* THE TASK
Quote, please, the line with "housing_left();", the line with "obj.matrix_world = Matrix.Identity(4)", and every line between them, exactly and with nothing else.

* DATA PROVIDED
---+---
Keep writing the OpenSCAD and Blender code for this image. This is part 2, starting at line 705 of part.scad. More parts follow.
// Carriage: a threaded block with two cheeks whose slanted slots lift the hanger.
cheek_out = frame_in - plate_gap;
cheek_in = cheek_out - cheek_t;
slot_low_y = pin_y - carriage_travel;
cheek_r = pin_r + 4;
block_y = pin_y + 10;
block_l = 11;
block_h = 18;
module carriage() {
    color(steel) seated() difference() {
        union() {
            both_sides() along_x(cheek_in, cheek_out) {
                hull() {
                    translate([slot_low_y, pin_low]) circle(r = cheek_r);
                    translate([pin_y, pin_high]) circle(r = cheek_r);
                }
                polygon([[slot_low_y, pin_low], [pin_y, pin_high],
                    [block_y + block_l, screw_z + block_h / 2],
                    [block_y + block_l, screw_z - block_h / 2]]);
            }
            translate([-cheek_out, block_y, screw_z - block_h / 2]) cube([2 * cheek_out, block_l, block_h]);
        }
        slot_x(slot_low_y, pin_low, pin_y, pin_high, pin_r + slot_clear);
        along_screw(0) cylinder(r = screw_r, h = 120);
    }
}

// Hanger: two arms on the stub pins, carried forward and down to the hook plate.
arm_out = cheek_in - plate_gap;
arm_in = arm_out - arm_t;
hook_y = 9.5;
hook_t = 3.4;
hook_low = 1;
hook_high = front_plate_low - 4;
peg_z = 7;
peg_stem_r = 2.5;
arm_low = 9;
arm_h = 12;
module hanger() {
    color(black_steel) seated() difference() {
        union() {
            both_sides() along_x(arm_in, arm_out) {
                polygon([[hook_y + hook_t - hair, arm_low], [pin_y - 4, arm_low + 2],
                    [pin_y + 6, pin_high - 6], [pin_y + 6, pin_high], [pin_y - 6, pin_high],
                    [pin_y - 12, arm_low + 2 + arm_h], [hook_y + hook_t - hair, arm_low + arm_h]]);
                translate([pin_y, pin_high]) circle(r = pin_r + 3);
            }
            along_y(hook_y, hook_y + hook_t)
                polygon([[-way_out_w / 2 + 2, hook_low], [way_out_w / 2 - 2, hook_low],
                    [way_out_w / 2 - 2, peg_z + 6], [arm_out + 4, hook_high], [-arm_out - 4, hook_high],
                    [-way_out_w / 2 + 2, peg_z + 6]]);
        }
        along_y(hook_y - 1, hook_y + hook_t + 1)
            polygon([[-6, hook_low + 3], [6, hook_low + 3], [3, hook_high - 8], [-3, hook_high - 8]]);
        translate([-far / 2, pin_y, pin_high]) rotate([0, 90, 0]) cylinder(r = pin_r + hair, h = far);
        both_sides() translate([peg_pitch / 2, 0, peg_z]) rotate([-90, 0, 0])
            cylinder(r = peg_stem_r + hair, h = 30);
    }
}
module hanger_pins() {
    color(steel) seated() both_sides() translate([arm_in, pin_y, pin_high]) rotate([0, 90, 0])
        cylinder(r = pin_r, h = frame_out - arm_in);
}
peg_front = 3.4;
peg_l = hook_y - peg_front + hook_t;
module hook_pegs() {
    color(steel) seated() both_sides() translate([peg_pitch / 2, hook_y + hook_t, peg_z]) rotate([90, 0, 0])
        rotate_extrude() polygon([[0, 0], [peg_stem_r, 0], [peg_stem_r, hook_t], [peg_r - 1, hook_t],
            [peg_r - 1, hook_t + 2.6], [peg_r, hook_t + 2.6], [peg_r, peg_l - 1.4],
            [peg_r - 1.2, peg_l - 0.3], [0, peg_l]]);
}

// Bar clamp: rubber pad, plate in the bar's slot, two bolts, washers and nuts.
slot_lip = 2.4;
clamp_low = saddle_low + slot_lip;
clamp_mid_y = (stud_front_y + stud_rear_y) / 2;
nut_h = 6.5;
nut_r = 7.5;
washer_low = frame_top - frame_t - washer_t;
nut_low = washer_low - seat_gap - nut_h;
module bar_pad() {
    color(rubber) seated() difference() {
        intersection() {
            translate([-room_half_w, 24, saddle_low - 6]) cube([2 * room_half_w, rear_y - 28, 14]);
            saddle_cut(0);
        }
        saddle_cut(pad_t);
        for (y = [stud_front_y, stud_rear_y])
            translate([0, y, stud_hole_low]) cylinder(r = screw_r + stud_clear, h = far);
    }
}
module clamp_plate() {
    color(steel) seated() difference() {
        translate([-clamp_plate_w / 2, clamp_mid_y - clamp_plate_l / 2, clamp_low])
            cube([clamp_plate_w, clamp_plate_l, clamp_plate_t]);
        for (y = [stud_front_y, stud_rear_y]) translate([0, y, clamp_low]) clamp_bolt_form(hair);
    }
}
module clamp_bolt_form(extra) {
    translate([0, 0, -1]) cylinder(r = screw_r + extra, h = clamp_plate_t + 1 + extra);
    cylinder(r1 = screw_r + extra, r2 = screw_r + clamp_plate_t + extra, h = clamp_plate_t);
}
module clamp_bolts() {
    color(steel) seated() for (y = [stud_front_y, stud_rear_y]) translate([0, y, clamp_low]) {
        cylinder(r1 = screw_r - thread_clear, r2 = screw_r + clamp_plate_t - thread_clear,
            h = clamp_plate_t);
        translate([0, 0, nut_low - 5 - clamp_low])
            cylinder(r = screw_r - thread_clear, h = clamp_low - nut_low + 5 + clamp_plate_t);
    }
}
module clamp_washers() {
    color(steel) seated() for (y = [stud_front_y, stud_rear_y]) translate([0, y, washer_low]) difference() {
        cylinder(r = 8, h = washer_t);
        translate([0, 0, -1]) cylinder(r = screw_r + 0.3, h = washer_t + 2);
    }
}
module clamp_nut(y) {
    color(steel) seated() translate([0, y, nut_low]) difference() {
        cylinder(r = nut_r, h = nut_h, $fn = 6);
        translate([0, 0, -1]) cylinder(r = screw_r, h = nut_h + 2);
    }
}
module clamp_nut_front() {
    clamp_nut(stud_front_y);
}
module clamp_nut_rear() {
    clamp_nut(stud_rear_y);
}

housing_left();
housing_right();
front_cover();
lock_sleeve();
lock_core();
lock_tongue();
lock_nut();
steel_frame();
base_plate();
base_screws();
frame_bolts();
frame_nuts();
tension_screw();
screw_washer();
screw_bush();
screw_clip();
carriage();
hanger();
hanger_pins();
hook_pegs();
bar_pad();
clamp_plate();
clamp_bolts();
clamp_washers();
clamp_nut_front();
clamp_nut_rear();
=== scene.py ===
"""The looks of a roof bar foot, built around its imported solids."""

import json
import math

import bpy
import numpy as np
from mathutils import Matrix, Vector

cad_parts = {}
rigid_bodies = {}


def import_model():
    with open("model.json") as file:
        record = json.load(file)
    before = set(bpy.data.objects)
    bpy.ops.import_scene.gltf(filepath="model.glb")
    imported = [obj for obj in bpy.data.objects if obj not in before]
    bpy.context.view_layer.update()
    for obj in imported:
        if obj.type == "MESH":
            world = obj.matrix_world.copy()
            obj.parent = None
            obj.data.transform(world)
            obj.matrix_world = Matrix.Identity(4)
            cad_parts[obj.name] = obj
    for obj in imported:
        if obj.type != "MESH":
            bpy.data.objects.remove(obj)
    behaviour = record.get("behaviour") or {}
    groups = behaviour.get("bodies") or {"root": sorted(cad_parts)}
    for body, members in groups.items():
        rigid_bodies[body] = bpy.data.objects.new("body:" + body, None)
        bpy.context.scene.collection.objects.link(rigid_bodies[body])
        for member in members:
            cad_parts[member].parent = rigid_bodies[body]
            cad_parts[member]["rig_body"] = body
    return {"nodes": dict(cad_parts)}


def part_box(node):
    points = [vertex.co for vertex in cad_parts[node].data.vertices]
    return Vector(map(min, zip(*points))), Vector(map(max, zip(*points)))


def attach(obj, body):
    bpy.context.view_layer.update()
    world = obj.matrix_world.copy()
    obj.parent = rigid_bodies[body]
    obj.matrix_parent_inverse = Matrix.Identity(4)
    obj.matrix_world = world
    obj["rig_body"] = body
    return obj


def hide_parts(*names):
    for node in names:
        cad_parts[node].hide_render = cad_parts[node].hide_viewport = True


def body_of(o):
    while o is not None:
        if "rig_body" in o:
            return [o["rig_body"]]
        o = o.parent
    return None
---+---
* SOLUTION TO THIS EXERCISE
housing_left();
housing_right();
front_cover();
lock_sleeve();
lock_core();
lock_tongue();
lock_nut();
steel_frame();
base_plate();
base_screws();
frame_bolts();
frame_nuts();
tension_screw();
screw_washer();
screw_bush();
screw_clip();
carriage();
hanger();
hanger_pins();
hook_pegs();
bar_pad();
clamp_plate();
clamp_bolts();
clamp_washers();
clamp_nut_front();
clamp_nut_rear();
=== scene.py ===
"""The looks of a roof bar foot, built around its imported solids."""

import json
import math

import bpy
import numpy as np
from mathutils import Matrix, Vector

cad_parts = {}
rigid_bodies = {}


def import_model():
    with open("model.json") as file:
        record = json.load(file)
    before = set(bpy.data.objects)
    bpy.ops.import_scene.gltf(filepath="model.glb")
    imported = [obj for obj in bpy.data.objects if obj not in before]
    bpy.context.view_layer.update()
    for obj in imported:
        if obj.type == "MESH":
            world = obj.matrix_world.copy()
            obj.parent = None
            obj.data.transform(world)
            obj.matrix_world = Matrix.Identity(4)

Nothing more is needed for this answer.